Saturday, January 5, 2008
Opt Out Mortgages
Behavioral economics has much to offer the world. One thing I've become convinced by is their emphasis on default positions. Michael Barr, Sendhil Mullainathan and Eldar Shafir explain how this isnight could be expanded creatively to mortgages. One of the problems in the subprime mortgage crisis appears to be people were taking out mortgages they really did not understand and which lenders did not clearly explain. In other words, the problem was one of asymetric information, leading many (like Krugman this morning) to argue that there was predatory pricing and just plain stupidity going on with the advent of various financial innovations (which Krugman said will one day become a curse word, after all the damage is done). The authors present a good case for making standard 30-year, fixed-rate mortgages with solid underwriting the default mortgage a person takes out, which then requires careful explanation by lenders to get a borrower onto something else. If people are myopic, then the costs of learning the details of their mortgage (which in my experience are substantial.
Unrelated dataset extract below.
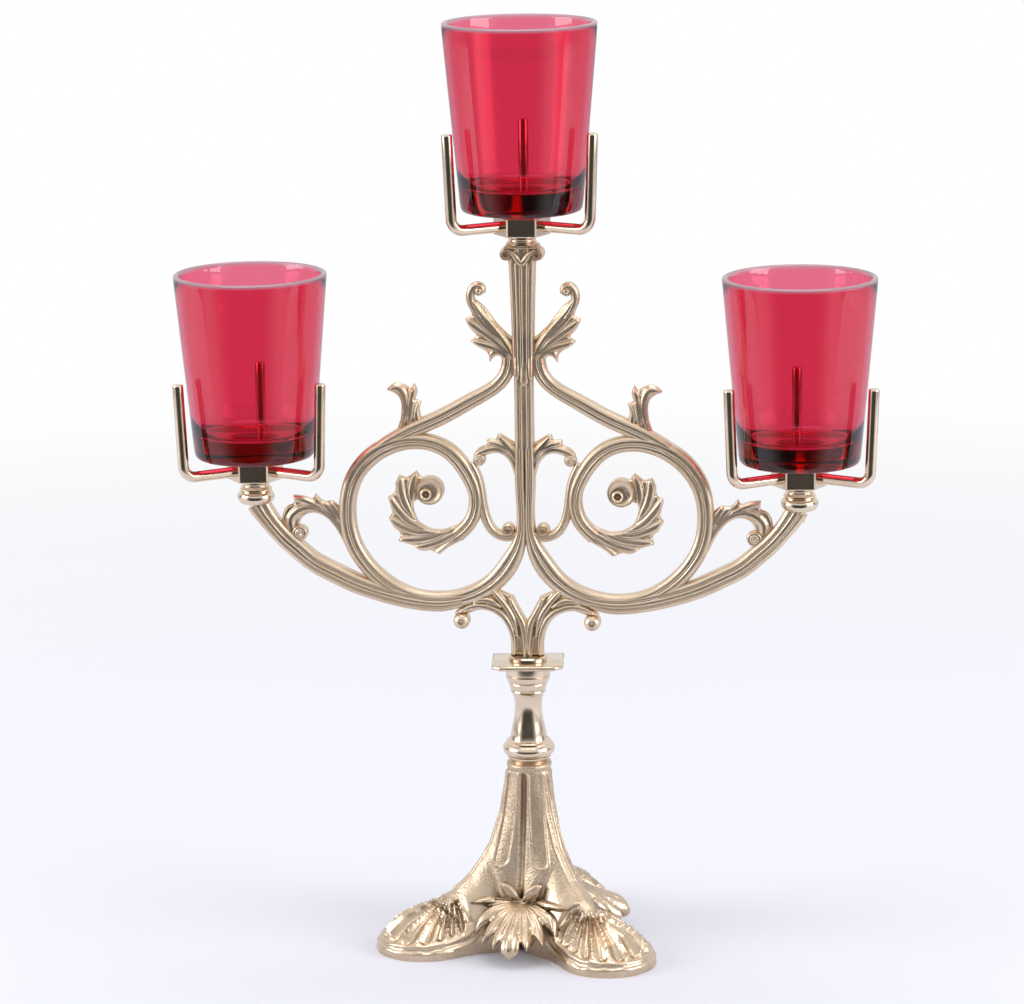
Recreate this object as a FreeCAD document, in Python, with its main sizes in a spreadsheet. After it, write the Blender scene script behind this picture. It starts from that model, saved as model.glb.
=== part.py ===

The sheer intimidation factor alone is enough to make many people just try to get it all over with as soon as possible) necessary to making a rational choice about which package is best given one's risk preferences, etc., will ultimately lead a person to becoming rationally ignorant of the asset they've just invested in. This at least puts the default into something relatively safer, which is probably a better outcome for both many consumers and the macroeconomy as a whole.